2. The dump mechanism of claim 1 wherein said dump body has a downwardly curving surface engaged by said lifting end of said dump lever after said dump lever pivots past said engagement with said undersurface of said dump body for pivoting said dump body the last few degrees to said full-dump position.

3. The dump mechanism of claim 1 wherein said curved surface of said dump lever is separated into two portions straddling said downwardly curving surface of said dump body.

4. The dump mechanism of claim 3 wherein said lifting end of said dump lever has projections extending inward from said curved surfaces under said downwardly curving surface of said dump body.

5. The dump mechanism of claim 4 wherein said dump body has a surface engaging said projections at said full-dump position to prevent motion of said dump body beyond said full-dump position.

6. The dump mechanism of claim 5 wherein said dump body has a surface engaged by said projections when said dump lever is moved back from said full-dump position to pivot said dump body back from said full-dump position toward said load position.

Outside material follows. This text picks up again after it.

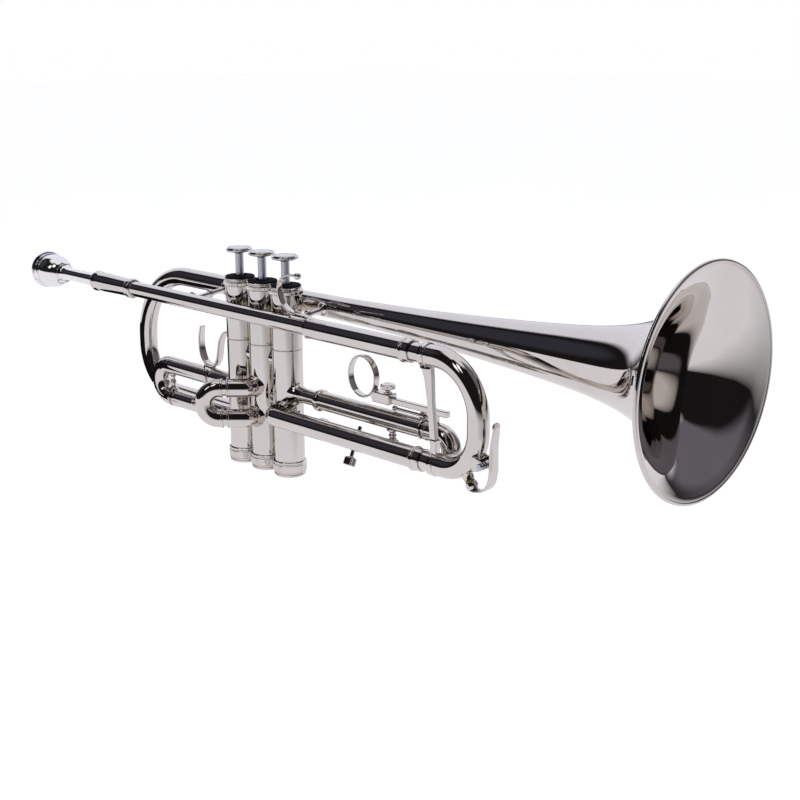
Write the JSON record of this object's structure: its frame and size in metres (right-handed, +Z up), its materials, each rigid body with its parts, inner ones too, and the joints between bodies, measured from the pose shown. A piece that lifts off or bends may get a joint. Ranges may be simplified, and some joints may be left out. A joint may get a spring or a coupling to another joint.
{
  "type": "trumpet",
  "caption": "Piston-valve trumpet with a flared bell, tuning slides, a mouthpiece, a water key and a finger ring.",
  "frame": {"origin": "middle valve's axis, at half the height of its casing", "axes": "+X from the mouthpiece towards the bell, parallel to the bell's axis; +Z up along the valves; +Y towards the player's left"},
  "size_m": [0.5457, 0.1236, 0.1716],
  "materials": {
    "nickel_plate": "polished nickel plate",
    "silver_plate": "polished silver plate",
    "stem_steel": "satin",
    "piston_metal": "fine ground",
    "pearl": "pearl",
    "cork": "natural cork"
  },
  "bodies": {
    "horn": {"mouthpiece_receiver": "nickel_plate", "leadpipe": "nickel_plate", "pinky_hook": "nickel_plate", "main_slide_upper_outer_tube": "nickel_plate", "main_slide_lower_outer_tube": "nickel_plate", "valve_1_casing": "nickel_plate", "valve_1_top_cap": "nickel_plate", "valve_1_bottom_cap": "nickel_plate", "valve_1_guide": "piston_metal", "valve_1_spring": "stem_steel", "valve_2_casing": "nickel_plate", "valve_2_top_cap": "nickel_plate", "valve_2_bottom_cap": "nickel_plate", "valve_2_guide": "piston_metal", "valve_2_spring": "stem_steel", "valve_3_casing": "nickel_plate", "valve_3_top_cap": "nickel_plate", "valve_3_bottom_cap": "nickel_plate", "valve_3_guide": "piston_metal", "valve_3_spring": "stem_steel", "bell": "nickel_plate", "bell_bow": "nickel_plate", "bell_bow_ferrule": "nickel_plate", "bell_brace_front": "nickel_plate", "bell_brace_rear": "nickel_plate", "first_slide_upper_outer_tube": "nickel_plate", "first_slide_lower_outer_tube": "nickel_plate", "second_slide_upper_outer_tube": "nickel_plate", "second_slide_lower_outer_tube": "nickel_plate", "third_slide_upper_outer_tube": "nickel_plate", "third_slide_lower_outer_tube": "nickel_plate", "third_slide_brace": "nickel_plate"},
    "mouthpiece": {"mouthpiece": "silver_plate"},
    "main_slide": {"main_slide_crook": "nickel_plate", "main_slide_brace": "nickel_plate", "water_key_saddle": "nickel_plate", "water_key_pin": "stem_steel", "water_key_spring": "stem_steel"},
    "water_key": {"water_key_lever": "nickel_plate", "water_key_cork": "cork"},
    "valve_1": {"valve_1_piston": "piston_metal", "valve_1_stem": "stem_steel", "valve_1_button": "nickel_plate", "valve_1_pearl": "pearl"},
    "valve_2": {"valve_2_piston": "piston_metal", "valve_2_stem": "stem_steel", "valve_2_button": "nickel_plate", "valve_2_pearl": "pearl"},
    "valve_3": {"valve_3_piston": "piston_metal", "valve_3_stem": "stem_steel", "valve_3_button": "nickel_plate", "valve_3_pearl": "pearl"},
    "first_slide": {"first_slide_crook": "nickel_plate", "thumb_saddle": "nickel_plate"},
    "second_slide": {"second_slide_crook": "nickel_plate"},
    "third_slide": {"third_slide_crook": "nickel_plate", "third_slide_rail": "nickel_plate"},
    "finger_ring": {"finger_ring": "nickel_plate"},
    "ring_clamp_screw": {"ring_clamp_screw": "nickel_plate"},
    "lyre_screw": {"lyre_screw": "nickel_plate"}
  },
  "joints": [
    {"name": "mouthpiece_pull", "type": "slide", "parent": "horn", "child": "mouthpiece", "axis": [-1, 0, 0], "range_m": [0, 0.02]},
    {"name": "main_slide_pull", "type": "slide", "parent": "horn", "child": "main_slide", "axis": [1, 0, 0], "range_m": [0, 0.045]},
    {"name": "water_key_hinge", "type": "hinge", "parent": "main_slide", "child": "water_key", "pos_m": [0.2059, -0.018, -0.0101], "axis": [0, -1, 0], "range_deg": [0, 10], "stiffness_Nm_per_rad": 0.4, "springref_deg": -17.19},
    {"name": "valve_1_press", "type": "slide", "parent": "horn", "child": "valve_1", "axis": [0, 0, -1], "range_m": [0, 0.015], "stiffness_N_per_m": 160, "springref_m": -0.01, "deforming": ["valve_1_spring"]},
    {"name": "valve_2_press", "type": "slide", "parent": "horn", "child": "valve_2", "axis": [0, 0, -1], "range_m": [0, 0.015], "stiffness_N_per_m": 160, "springref_m": -0.01, "deforming": ["valve_2_spring"]},
    {"name": "valve_3_press", "type": "slide", "parent": "horn", "child": "valve_3", "axis": [0, 0, -1], "range_m": [0, 0.015], "stiffness_N_per_m": 160, "springref_m": -0.01, "deforming": ["valve_3_spring"]},
    {"name": "first_slide_pull", "type": "slide", "parent": "horn", "child": "first_slide", "axis": [-1, 0, 0], "range_m": [0, 0.012]},
    {"name": "second_slide_pull", "type": "slide", "parent": "horn", "child": "second_slide", "axis": [-0.7071, -0.7071, 0], "range_m": [0, 0.006]},
    {"name": "third_slide_pull", "type": "slide", "parent": "horn", "child": "third_slide", "axis": [1, 0, 0], "range_m": [0, 0.02]},
    {"name": "finger_ring_slide", "type": "slide", "parent": "third_slide", "child": "finger_ring", "axis": [1, 0, 0], "range_m": [-0.01, 0.003]},
    {"name": "ring_clamp_turn", "type": "hinge", "parent": "finger_ring", "child": "ring_clamp_screw", "pos_m": [0.1126, 0, 0.01], "axis": [0, 0, 1], "continuous": true},
    {"name": "lyre_screw_turn", "type": "hinge", "parent": "horn", "child": "lyre_screw", "pos_m": [0.0927, -0.0082, -0.0259], "axis": [0, 0.4151, 0.9098], "continuous": true}
  ]
}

7. The dump mechanism of claim 6 wherein said dump body has a plate extending downward between said curved surfaces of said dump lever and said downwardly curving surface of said dump body, said surface engaging said projections at said full-dump position, and said surface engaged by said projections when said dump lever is moved back from said full-dump position are all formed as edges projecting laterally outward from opposite sides of said plate.

8. The dump mechanism of claim 1 wherein said undersurface of said dump body engaging said curved surface of said dump lever is formed as transverse, downwardly projecting ridges.

9. The dump mechanism of claim 8 wherein said dump body has a downwardly curving surface engaged by said lifting end of said dump lever after said dump lever pivots past said engagement with said undersurface of said dump body for pivoting said dump body the last few degrees to said full-dump position.

10. The dump mechanism of claim 9 wherein said curved surfaces of said dump lever is separated into two portions straddling said downwardly curving surface of said dump body.